Plaintiffs contend that the trial court erred in denying their motion for leave to amend and/or file a second amended complaint. We review the trial court's order for abuse of discretion. (Record v. Reason (1999) 73 Cal.App.4th 472, 486.)

Regarding the Glendale defendants, it seems that plaintiffs are arguing that they could not have sought to amend their pleading any earlier than they did because the trial court erroneously and prematurely entered judgment against them. They offer no legal authority in support of this proposition; as such, we may treat it as waived. (Del Real v. City of Riverside (2002) 95 Cal.App.4th 761, 768.)

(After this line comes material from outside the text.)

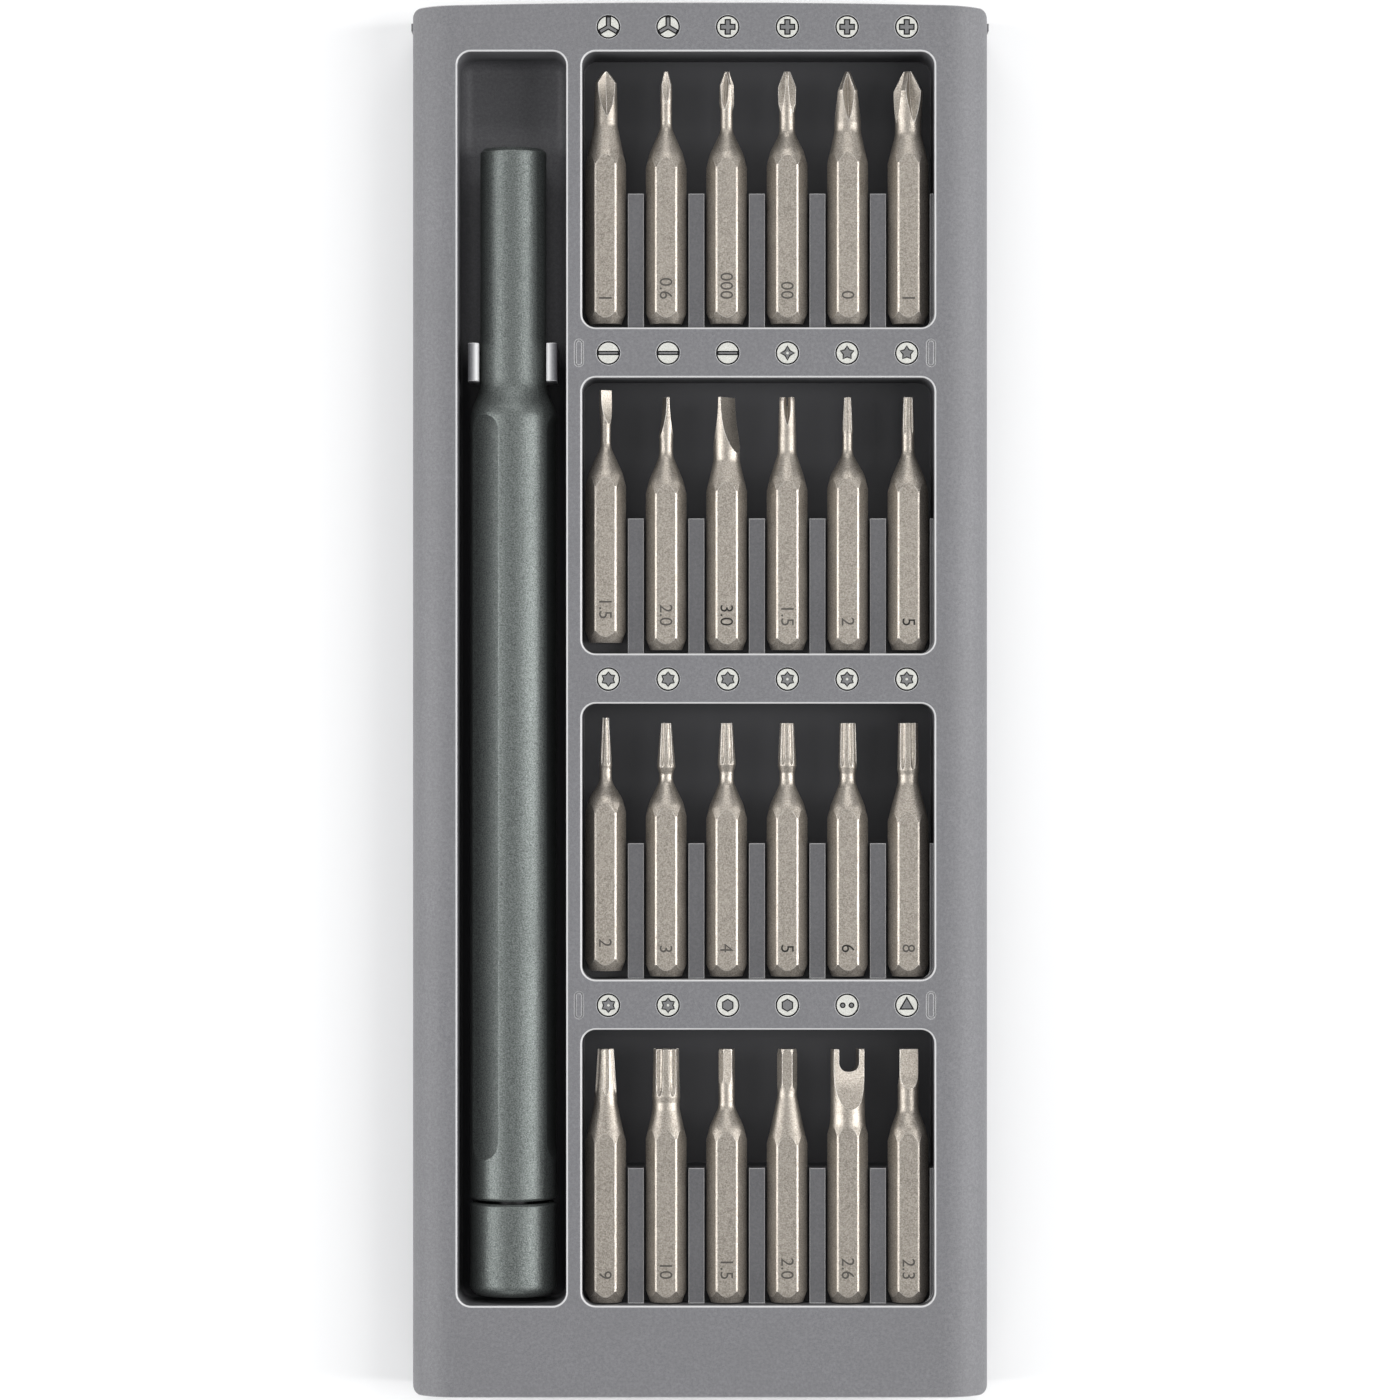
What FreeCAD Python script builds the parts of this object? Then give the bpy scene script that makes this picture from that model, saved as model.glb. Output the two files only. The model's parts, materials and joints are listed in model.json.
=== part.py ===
import FreeCAD, Part
import math
import os
import Sketcher

# Precision screwdriver set: a flat moulded tray that holds one driver and twenty-four double-pitch bits.
# Millimetres. Origin at the centre of the tray's underside, +X across the tray, +Y along it towards the
# driver's nose, +Z up. The driver and the bits lie along Y.

Vector = FreeCAD.Vector
Rotation = FreeCAD.Rotation
Placement = FreeCAD.Placement

SIZES = {
    # tray shell
    "tray_width": 63.8,
    "tray_length": 153.8,
    "tray_height": 14.0,
    "tray_edge_radius": 5.0,
    "tray_corner_radius": 1.0,
    "nose_end_bulge": 0.4,
    "rim_radius": 0.33,
    "outline_corner_radius": 1.5,
    "ear_width": 0.25,
    "ear_length": 0.8,
    "ear_offset": 74.9,
    "ear_bottom": 2.0,
    "ear_top": 8.0,
    # bit windows
    "row_pitch": 35.96,
    "window_left": -13.0,
    "window_width": 38.85,
    "window_length": 30.4,
    "window_nose_end": 71.5,
    "divider_top": 11.5,
    "divider_length": 14.95,
    "slot_floor": 9.0,
    "slot_width": 4.95,
    "right_rib": 0.4,
    "well_floor": 4.0,
    # bit places
    "bit_pitch": 6.7,
    "first_bit_x": -10.45,
    "first_tip_y": 69.6,
    "bit_row_pitch": 36.08,
    # shallow discs for the printed signs above each bit, and small oval marks at the ends of two strips
    "sign_pitch": 6.58,
    "first_sign_x": -10.1,
    "sign_above_window": 2.72,
    "sign_diameter": 2.62,
    "sign_depth": 0.1,
    "mark_width": 0.95,
    "mark_length": 3.0,
    "mark_line": 0.16,
    "mark_depth": 0.12,
    "mark_left_x": -13.35,
    "mark_right_x": 25.47,
    # underside
    "cover_thickness": 1.6,
    "cover_rim": 1.2,
    "cover_gap": 0.1,
    "cover_corner_radius": 1.0,
    "magnet_roof": 8.0,
    "magnet_thickness": 3.0,
    "magnet_length": 36.0,
    "magnet_width": 10.0,
    "magnet_gap": 0.15,
    "magnet_from_window_end": 2.0,
    "core_roof": 12.0,
    "core_wall": 1.2,
    # driver pocket and its clip
    "pocket_left": -26.76,
    "pocket_width": 12.0,
    "pocket_nose_end": 71.5,
    "pocket_length": 138.3,
    "pocket_floor": 3.8,
    "pocket_floor_radius": 1.4,
    "clip_y": 37.4,
    "clip_length": 4.2,
    "clip_gap": 0.06,
    "clip_finger": 1.2,
    "clip_finger_top": 12.2,
    "clip_finger_radius": 0.55,
    "clip_base_top": 4.9,
    # driver: every length is counted from the nose
    "driver_x": -20.75,
    "driver_nose_y": 61.2,
    "driver_axis_z": 8.65,
    "flat_turn": -43.0,
    "neck_diameter": 7.35,
    "nose_chamfer": 0.4,
    "neck_length": 26.7,
    "neck_fillet": 5.0,
    "grip_start": 29.2,
    "grip_fillet": 4.0,
    "grip_diameter": 9.6,
    "barrel_length": 116.6,
    "grip_edge": 0.25,
    "flat_start": 28.8,
    "flat_end": 112.8,
    "flat_depth": 0.45,
    "flat_runout": 4.4,
    "socket_diameter": 6.0,
    "socket_depth": 20.0,
    "socket_recess": 0.2,
    "socket_mouth": 0.3,
    "socket_across_flats": 4.06,
    "socket_magnet_diameter": 4.4,
    "socket_magnet_length": 4.0,
    "inner_gap": 0.02,
    # spin cap and its bearing
    "cap_start": 116.95,
    "driver_length": 127.3,
    "cap_end_radius": 1.2,
    "cap_bore_diameter": 8.0,
    "cap_end_wall": 1.6,
    "spindle_diameter": 3.0,
    "spindle_depth": 9.0,
    "spindle_head_diameter": 4.4,
    "spindle_head_length": 1.2,
    "bearing_start": 118.8,
    "bearing_length": 3.5,
    "bearing_inner_diameter": 4.4,
    "bearing_outer_bore": 6.5,
    "ball_diameter": 1.5,
    "ball_pitch_diameter": 5.45,
    "ball_groove_gap": 0.04,
    # everything common to the bits, counted from the tip
    "bit_length": 28.0,
    "bit_across_flats": 4.0,
    "bit_across_corners": 4.5,
    "bit_tail_diameter": 3.5,
    "bit_tail_length": 1.3,
    "neck_radius": 2.0,
    "arch_slope": 0.25,
    "arch_step": 0.14,
    "arch_radius": 3.0,
    "neck_shoulder_radius": 0.6,
    "turning_clearance": 3.0,
}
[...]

Regarding the Simi Valley defendants, it seems that plaintiffs are asserting that the trial court erred in denying their motion pursuant to Code of Civil Procedure section 474 on the grounds that it was untimely. Plaintiffs have not established that they raised this argument below; therefore, it is forfeited on appeal. (Algeri v. Tonini (1958) 159 Cal.App.2d 828, 832; In re Marriage of Broderick (1989) 209 Cal.App.3d 489, 501.)

II. Trial Court's Order Sustaining Glendale Defendants' Demurrer to the Third and Fourth Causes of Action in the First Amended Complaint

Plaintiffs contend that the trial court erred in sustaining the Glendale defendants' demurrer without leave to amend. While the trial court sustained the demurrer to both the third and fourth causes of action, plaintiffs only raise arguments regarding the fourth cause of action (alleged violation of Civ. Code, § 52.1). Thus, plaintiffs have forfeited any challenge to the trial court's order sustaining the demurrer to the third cause of action. (Benach v. County of Los Angeles (2007) 149 Cal.App.4th 836, 852.)

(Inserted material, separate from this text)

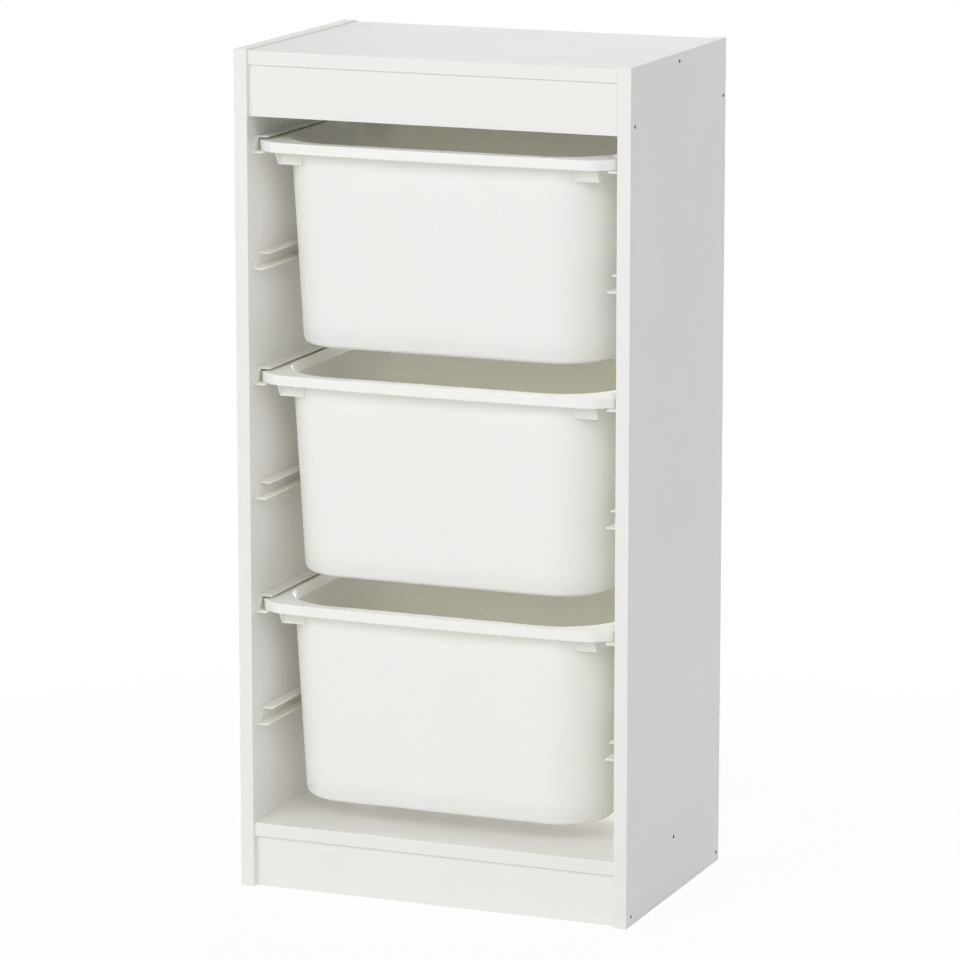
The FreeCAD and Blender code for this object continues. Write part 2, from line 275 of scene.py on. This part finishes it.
# White foil on board: broad faint clouds in the colour, a fine peel and long soft waves.
def foilFinish():
    finish, look = Finish("white_foil"), foilLook
    clouds, specks = finish.noise(look["clouds"]), finish.noise(look["specks"])
    peel, waves = finish.noise(look["peel"]), finish.noise(look["waves"])
    tone = clouds * (1 - look["speckShare"]) + specks * look["speckShare"]
    return finish.surface(
        Base_Color=finish.blendColour(tone, look["white"], look["shade"], look["spread"]),
        Roughness=look["roughness"] + (specks - noiseMiddle) * look["speckRoughness"]
        + (clouds - noiseMiddle) * look["cloudRoughness"],
        Normal=finish.bump(peel * look["peelHeight"] + waves, look["depth"], look["strength"]),
        IOR=look["index"])


binLook = {
    "white": (0.94, 0.937, 0.895, 1), "shade": (0.928, 0.924, 0.878, 1), "spread": 0.15,
    "flow": {"Scale": 9.0, "Distortion": 0.6}, "flowStretch": (1.0, 1.0, 0.35),
    "grain": {"Scale": 1700.0}, "depth": 0.00005, "strength": 0.30,
    "roughness": 0.40, "grainRoughness": 0.12, "flowRoughness": 0.08, "index": 1.49,
    "glow": 0.5, "glowReach": 0.0035, "glowColour": (1.0, 0.95, 0.65),
}


# Moulded white plastic: light passes a little way in, with a satin grain and slow flow
# clouds drawn out along the height.
def binFinish():
    finish, look = Finish("bin_white_plastic"), binLook
    flow = finish.noise(look["flow"], finish.stretch(*look["flowStretch"]))
    grain = finish.noise(look["grain"])
    return finish.surface(
        Base_Color=finish.blendColour(flow, look["white"], look["shade"], look["spread"]),
        Roughness=look["roughness"] + (grain - noiseMiddle) * look["grainRoughness"]
        + (flow - noiseMiddle) * look["flowRoughness"],
        Normal=finish.bump(grain, look["depth"], look["strength"]),
        Subsurface_Weight=look["glow"], Subsurface_Scale=look["glowReach"],
        Subsurface_Radius=look["glowColour"], IOR=look["index"])


runnerLook = {
    "milk": (0.87, 0.86, 0.82, 1), "warm": (0.84, 0.828, 0.775, 1), "spread": 0.2,
    "streaks": {"Scale": 30.0, "Detail": 3.0, "Roughness": 0.6}, "streakStretch": (12.0, 0.6, 12.0),
    "grain": {"Scale": 1500.0}, "grainHeight": 0.3, "depth": 0.00004, "strength": 0.30,
    "roughness": 0.34, "streakRoughness": 0.14, "grainRoughness": 0.08, "index": 1.49,
    "glow": 0.5, "glowReach": 0.003, "glowColour": (1.0, 0.93, 0.75),
}


# Milky runner plastic: draw lines along the runner and a fine grain.
def runnerFinish():
    finish, look = Finish("runner_milk_plastic"), runnerLook
    streaks = finish.noise(look["streaks"], finish.stretch(*look["streakStretch"]))
    grain = finish.noise(look["grain"])
    return finish.surface(
        Base_Color=finish.blendColour(streaks, look["milk"], look["warm"], look["spread"]),
        Roughness=look["roughness"] + (streaks - noiseMiddle) * look["streakRoughness"]
        + (grain - noiseMiddle) * look["grainRoughness"],
        Normal=finish.bump(streaks + grain * look["grainHeight"], look["depth"], look["strength"]),
        Subsurface_Weight=look["glow"], Subsurface_Scale=look["glowReach"],
        Subsurface_Radius=look["glowColour"], IOR=look["index"])


screwLook = {
    "bright": (0.84, 0.84, 0.84, 1), "dull": (0.70, 0.70, 0.71, 1), "spread": 0.3,
    # the heads' faces lie at this distance from the frame's middle plane, in metres; socket is painted
    # shade, a near-black colour for all that lies deeper
    "headFace": 0.2297, "faceTolerance": 0.0001, "socket": (0.012, 0.012, 0.013, 1),
    "patches": {"Scale": 900.0, "Detail": 3.0},
    "rings": {"Scale": 2500.0, "Detail": 1.0}, "ringStretch": (1.0, 0.15, 0.15),
    "depth": 0.00002, "strength": 0.5, "roughness": 0.28, "patchRoughness": 0.2,
}


# Zinc-plated screw: turned rings across the head and a patchy dull plating. All that lies deeper than
# the head's face, as its socket does, is painted nearly black as painted shade for the shade in the
# hole.
def screwFinish():
    finish, look = Finish("zinc_screw"), screwLook
    patches = finish.noise(look["patches"])
    rings = finish.noise(look["rings"], finish.stretch(*look["ringStretch"]))
    plating = finish.blendColour(patches, look["dull"], look["bright"], look["spread"])
    x = finish.add("ShaderNodeSeparateXYZ", {}, [finish.place], "X")
    onFace = finish.add("ShaderNodeMath", {"operation": "COMPARE"},
                        [abs(x), look["headFace"], look["faceTolerance"]])
    return finish.surface(
        # painted shade: off the head's face the colour is the near-black socket colour, standing for
        # the shade in the hole
        Base_Color=finish.mixColour(onFace, look["socket"], plating),
        Roughness=look["roughness"] + patches * look["patchRoughness"],
        Normal=finish.bump(rings, look["depth"], look["strength"]),
        Metallic=1.0)


dowelLook = {
    "pale": (0.62, 0.44, 0.26, 1), "dark": (0.44, 0.28, 0.15, 1), "spread": 0.15,
    "grain": {"Scale": 260.0, "Detail": 4.0, "Roughness": 0.6, "Distortion": 0.4},
    "grainStretch": (0.08, 1.0, 1.0), "flecks": {"Scale": 900.0, "Detail": 1.0},
    "fleckStretch": (0.25, 1.0, 1.0), "fleckShare": 0.3, "depth": 0.00008, "strength": 0.4,
    "roughness": 0.55, "fleckRoughness": 0.15,
}


# Bare beech: grain lines along x with short darker flecks.
def dowelFinish():
    finish, look = Finish("beech_dowel"), dowelLook
    grain = finish.noise(look["grain"], finish.stretch(*look["grainStretch"]))
    flecks = finish.noise(look["flecks"], finish.stretch(*look["fleckStretch"]))
    tone = grain * (1 - look["fleckShare"]) + flecks * look["fleckShare"]
    return finish.surface(
        Base_Color=finish.blendColour(tone, look["pale"], look["dark"], look["spread"]),
        Roughness=look["roughness"] + flecks * look["fleckRoughness"],
        Normal=finish.bump(grain, look["depth"], look["strength"]))


finishes = {
    "white_board": foilFinish(),
    "bin_plastic": binFinish(),
    "runner_plastic": runnerFinish(),
    "screw_steel": screwFinish(),
    "dowel_wood": dowelFinish(),
}
print("finishes made:", len(finishes))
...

We review the trial court's order sustaining the demurrer de novo and the trial court's denial of leave to amend for abuse of discretion. (Payne v. National Collection Systems, Inc. (2001) 91 Cal.App.4th 1037, 1043-1044.)

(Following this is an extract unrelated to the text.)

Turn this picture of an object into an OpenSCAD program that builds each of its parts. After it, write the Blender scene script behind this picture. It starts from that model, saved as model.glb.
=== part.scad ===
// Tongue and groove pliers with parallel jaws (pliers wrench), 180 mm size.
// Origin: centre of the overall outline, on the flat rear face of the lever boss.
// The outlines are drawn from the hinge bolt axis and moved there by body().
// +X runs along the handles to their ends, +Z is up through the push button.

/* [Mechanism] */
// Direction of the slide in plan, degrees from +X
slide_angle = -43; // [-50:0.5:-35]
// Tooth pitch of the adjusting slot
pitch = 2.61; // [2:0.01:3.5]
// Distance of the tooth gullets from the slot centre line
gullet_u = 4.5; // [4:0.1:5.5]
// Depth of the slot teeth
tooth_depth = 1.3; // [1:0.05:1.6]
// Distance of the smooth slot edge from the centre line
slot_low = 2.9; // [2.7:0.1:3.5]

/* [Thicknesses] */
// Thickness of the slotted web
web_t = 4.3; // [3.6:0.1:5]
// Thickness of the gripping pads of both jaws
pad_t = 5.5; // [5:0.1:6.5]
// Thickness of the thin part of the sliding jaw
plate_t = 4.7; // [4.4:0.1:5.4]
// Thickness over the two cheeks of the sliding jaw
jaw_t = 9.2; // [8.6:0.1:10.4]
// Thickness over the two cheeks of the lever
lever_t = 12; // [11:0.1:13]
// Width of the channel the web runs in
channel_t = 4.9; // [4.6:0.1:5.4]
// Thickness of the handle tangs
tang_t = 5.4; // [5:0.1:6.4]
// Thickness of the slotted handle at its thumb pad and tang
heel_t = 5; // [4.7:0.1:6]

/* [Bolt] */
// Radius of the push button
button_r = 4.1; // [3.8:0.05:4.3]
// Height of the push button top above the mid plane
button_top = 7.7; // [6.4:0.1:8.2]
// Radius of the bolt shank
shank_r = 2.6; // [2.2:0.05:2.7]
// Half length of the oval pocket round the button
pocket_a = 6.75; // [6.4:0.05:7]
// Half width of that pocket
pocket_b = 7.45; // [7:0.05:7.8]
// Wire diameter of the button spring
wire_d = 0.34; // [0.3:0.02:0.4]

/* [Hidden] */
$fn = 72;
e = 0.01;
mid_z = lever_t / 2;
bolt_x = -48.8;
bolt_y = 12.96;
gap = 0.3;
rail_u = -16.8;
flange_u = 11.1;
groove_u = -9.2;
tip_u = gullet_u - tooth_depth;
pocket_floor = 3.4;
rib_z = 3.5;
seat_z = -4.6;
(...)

To prevail on a cause of action for violation of Civil Code section 52.1, a plaintiff cannot merely show that a defendant violated his rights under state or federal law; a plaintiff must also show that the interference with his rights was accomplished through threats, intimidation, or coercion. (Venegas v. County of Los Angeles (2004) 32 Cal.4th 820, 834; Shoyoye v. County of Los Angeles (2012) 203 Cal.App.4th 947, 955; Bender v. County of Los Angeles (2013) 217 Cal.App.4th 968, 979.)

Here, plaintiffs do not allege threats, intimidation, or coercion beyond the bare conclusory allegations in support of their Bane Act claim. Although police officers with their guns drawn may have appeared to have been threatening and intimidating, this type of threat or intimidation is reasonable and incident to conducting a search of a residence pursuant to a search warrant and the arrest of a suspect. And plaintiffs offer no evidence that indicate that they could make such allegations. It follows that the demurrer to this cause of action was rightly sustained without leave to amend.

III. Trial Court's Order Denying Plaintiffs' Motion for New Trial

Plaintiffs contend that the trial court erred in denying their motion for a new trial following the order granting summary judgment.

"The authority of a trial court in this state to grant a new trial is established and circumscribed by statute. [Citation.]" (Oakland Raiders v. National Football League (2007) 41 Cal.4th 624, 633.) Pursuant to Code of Civil Procedure section 659, subdivision (a), a party intending to move for a new trial must file and serve a notice of intention to move for a new trial either "(1) After the decision is rendered and before the entry of judgment" or "(2) Within 15 days of the date of mailing notice of entry of judgment by the clerk of the court pursuant to [Code of Civil Procedure] Section 664.5, or service upon him or her by any party of written notice of entry of judgment, or within 180 days after the entry of judgment, whichever is earliest." The time limit within which a new trial motion must be served and filed is measured by excluding the first day and including the last day unless it is a legal holiday, in which the time is extended until the next court day. (Code Civ. Proc., § 12.) These statutory time periods constitute jurisdictional limitations on the trial court's power to afford this relief. (Douglas v. Janis (1974) 43 Cal.App.3d 931, 936.)

Here, judgment was entered on May 8, 2014. Notice of entry of judgment was served on May 12, 2014. Using the time constraints delineated above, plaintiffs had until May 27, 2014, to file and serve their notice of intention to move for a new trial. Because they did not file and serve their notice of intent to move for new trial until June 2, 2014, it was untimely and therefore properly denied.

In their reply brief, plaintiffs claim that their motion was timely because the 15-day period is calculated from the date of receipt of the order of dismissal. That is not what the statute provides, and because plaintiffs offer no legal authority in support of their interpretation, we may treat the issue as waived. (Mansell v. Board of Administration (1994) 30 Cal.App.4th 539, 545-546.)

It follows that we need not address plaintiffs' argument that they were entitled to a new trial because they did demonstrate a triable issue of fact.

DISPOSITION

The judgment is affirmed. Respondents are entitled to costs on appeal.

CHAVEZ, J. and HOFFSTADT, J., concurs.